Work to complete:
Reproduce the complete listing without any deviation.

-- -- --

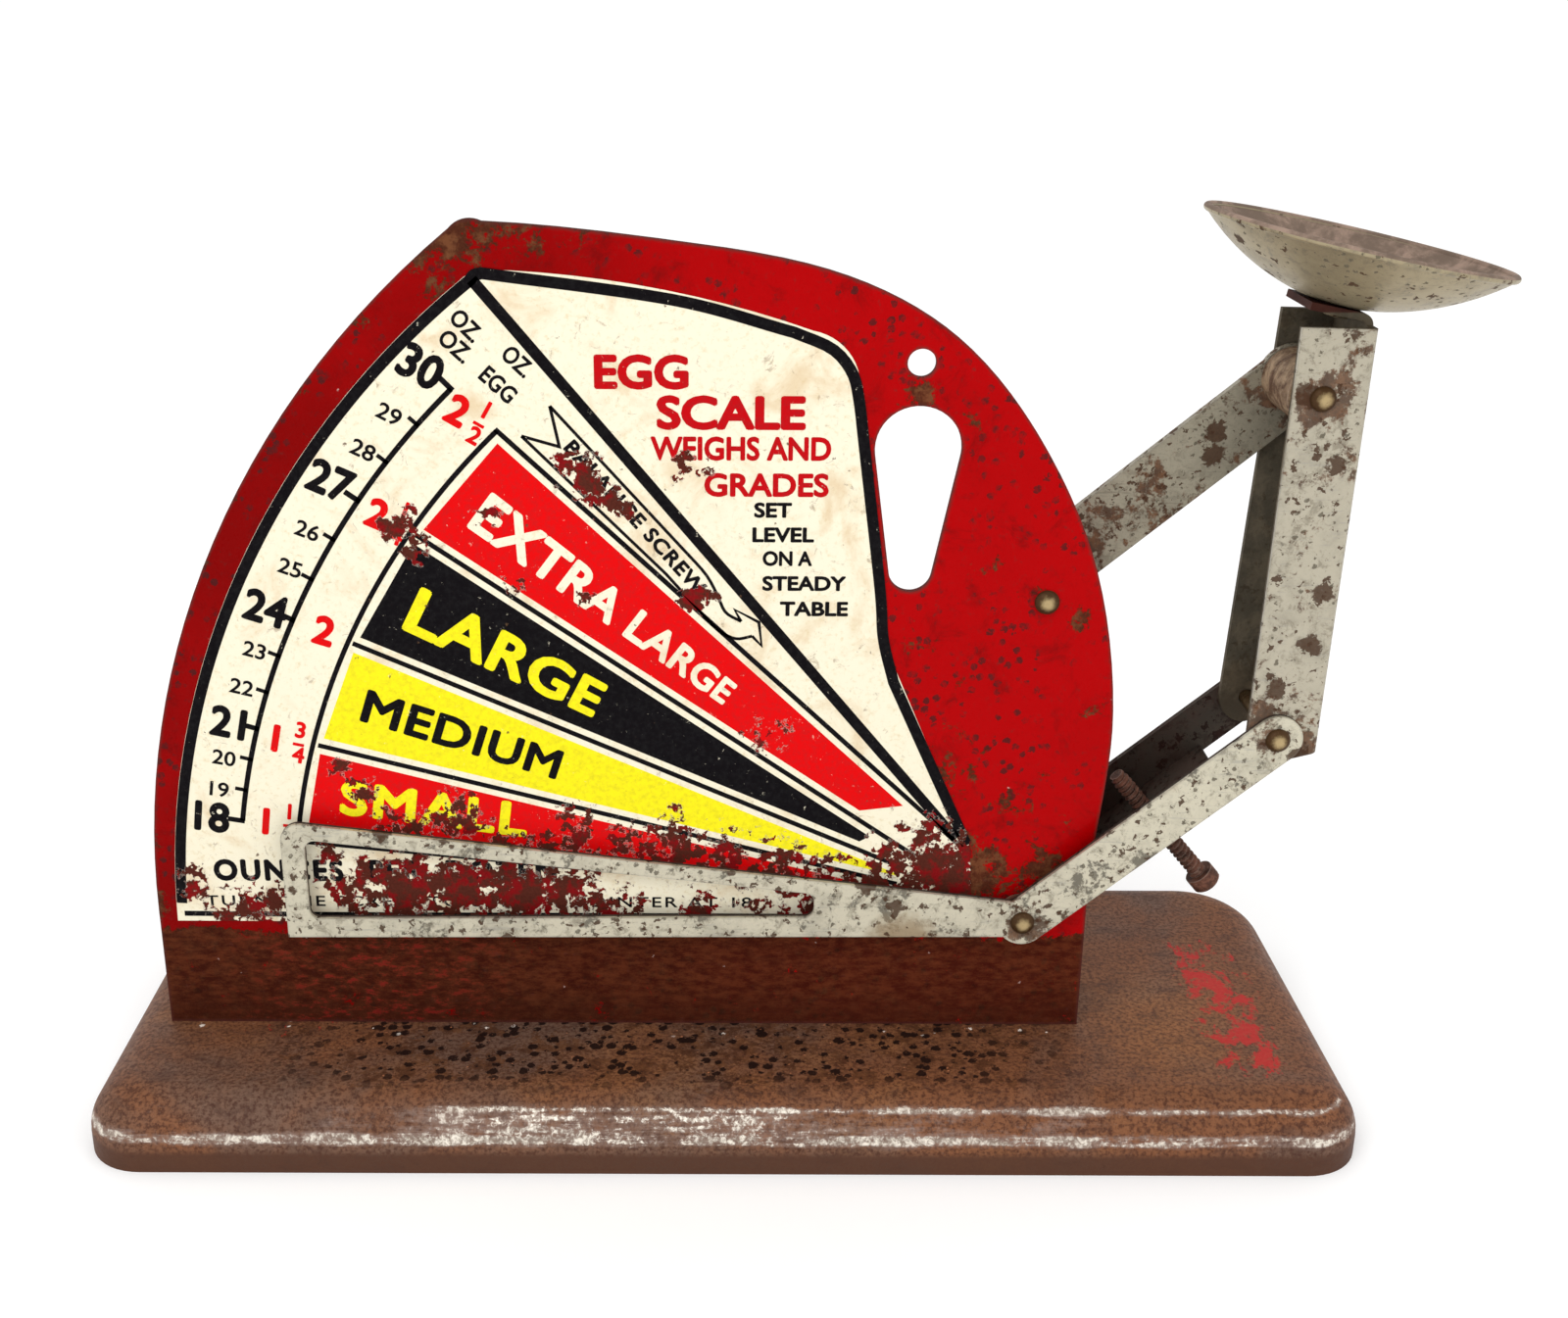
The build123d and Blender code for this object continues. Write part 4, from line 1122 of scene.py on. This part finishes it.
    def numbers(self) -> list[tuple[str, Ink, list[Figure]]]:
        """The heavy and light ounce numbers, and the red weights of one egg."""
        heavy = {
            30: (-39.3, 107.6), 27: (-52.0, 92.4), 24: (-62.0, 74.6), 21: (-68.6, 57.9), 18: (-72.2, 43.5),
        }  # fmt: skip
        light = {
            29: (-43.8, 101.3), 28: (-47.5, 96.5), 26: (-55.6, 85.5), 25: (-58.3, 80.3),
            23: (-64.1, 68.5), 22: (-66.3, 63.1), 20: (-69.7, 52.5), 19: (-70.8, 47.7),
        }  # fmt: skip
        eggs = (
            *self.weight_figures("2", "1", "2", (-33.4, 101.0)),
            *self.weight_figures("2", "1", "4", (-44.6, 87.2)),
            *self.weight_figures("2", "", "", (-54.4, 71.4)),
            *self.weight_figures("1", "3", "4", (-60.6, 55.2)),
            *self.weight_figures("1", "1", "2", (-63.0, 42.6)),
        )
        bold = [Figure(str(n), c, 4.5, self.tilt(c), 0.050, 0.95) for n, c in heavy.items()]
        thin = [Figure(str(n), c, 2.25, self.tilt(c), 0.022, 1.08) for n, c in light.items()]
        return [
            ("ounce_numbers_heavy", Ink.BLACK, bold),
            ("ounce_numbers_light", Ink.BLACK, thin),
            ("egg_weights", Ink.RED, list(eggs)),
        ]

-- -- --

Correct result:
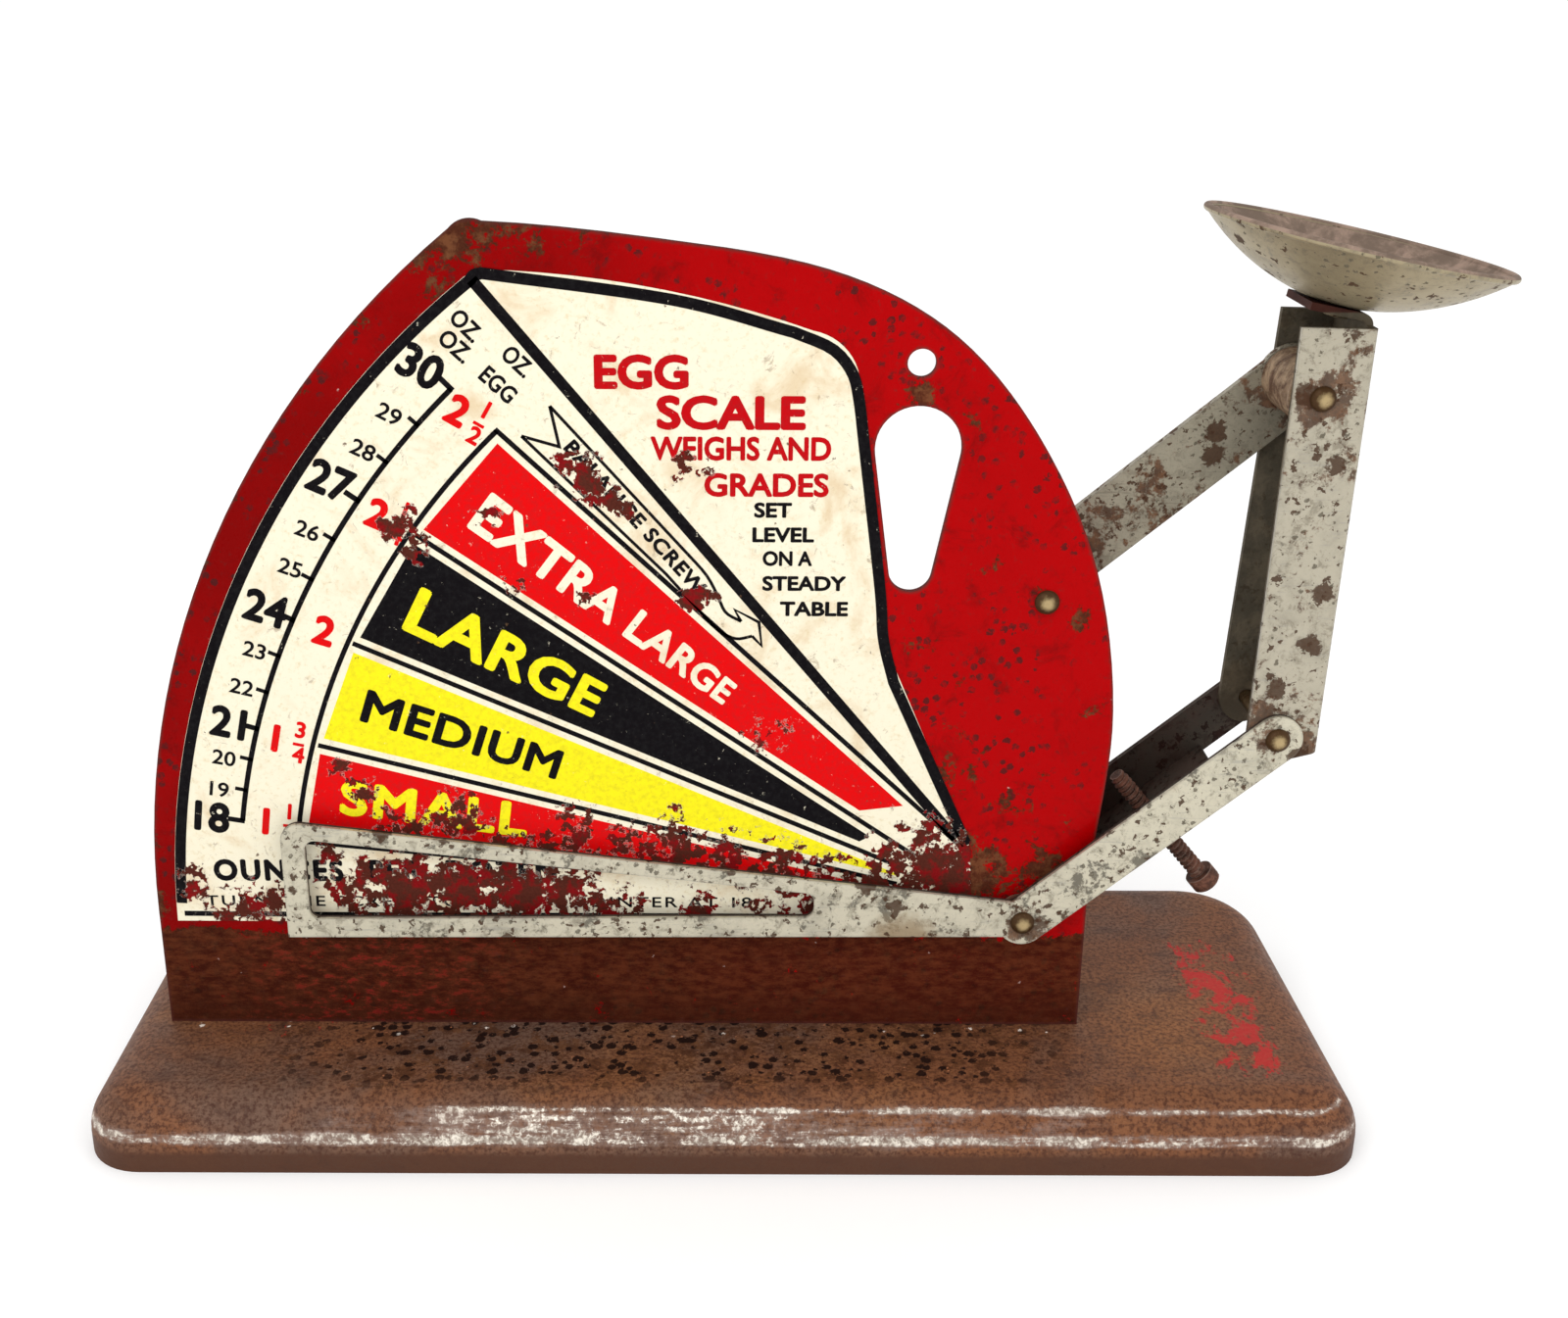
The build123d and Blender code for this object continues. Write part 4, from line 1122 of scene.py on. This part finishes it.
    def numbers(self) -> list[tuple[str, Ink, list[Figure]]]:
        """The heavy and light ounce numbers, and the red weights of one egg."""
        heavy = {
            30: (-39.3, 107.6), 27: (-52.0, 92.4), 24: (-62.0, 74.6), 21: (-68.6, 57.9), 18: (-72.2, 43.5),
        }  # fmt: skip
        light = {
            29: (-43.8, 101.3), 28: (-47.5, 96.5), 26: (-55.6, 85.5), 25: (-58.3, 80.3),
            23: (-64.1, 68.5), 22: (-66.3, 63.1), 20: (-69.7, 52.5), 19: (-70.8, 47.7),
        }  # fmt: skip
        eggs = (
            *self.weight_figures("2", "1", "2", (-33.4, 101.0)),
            *self.weight_figures("2", "1", "4", (-44.6, 87.2)),
            *self.weight_figures("2", "", "", (-54.4, 71.4)),
            *self.weight_figures("1", "3", "4", (-60.6, 55.2)),
            *self.weight_figures("1", "1", "2", (-63.0, 42.6)),
        )
        bold = [Figure(str(n), c, 4.5, self.tilt(c), 0.050, 0.95) for n, c in heavy.items()]
        thin = [Figure(str(n), c, 2.25, self.tilt(c), 0.022, 1.08) for n, c in light.items()]
        return [
            ("ounce_numbers_heavy", Ink.BLACK, bold),
            ("ounce_numbers_light", Ink.BLACK, thin),
            ("egg_weights", Ink.RED, list(eggs)),
        ]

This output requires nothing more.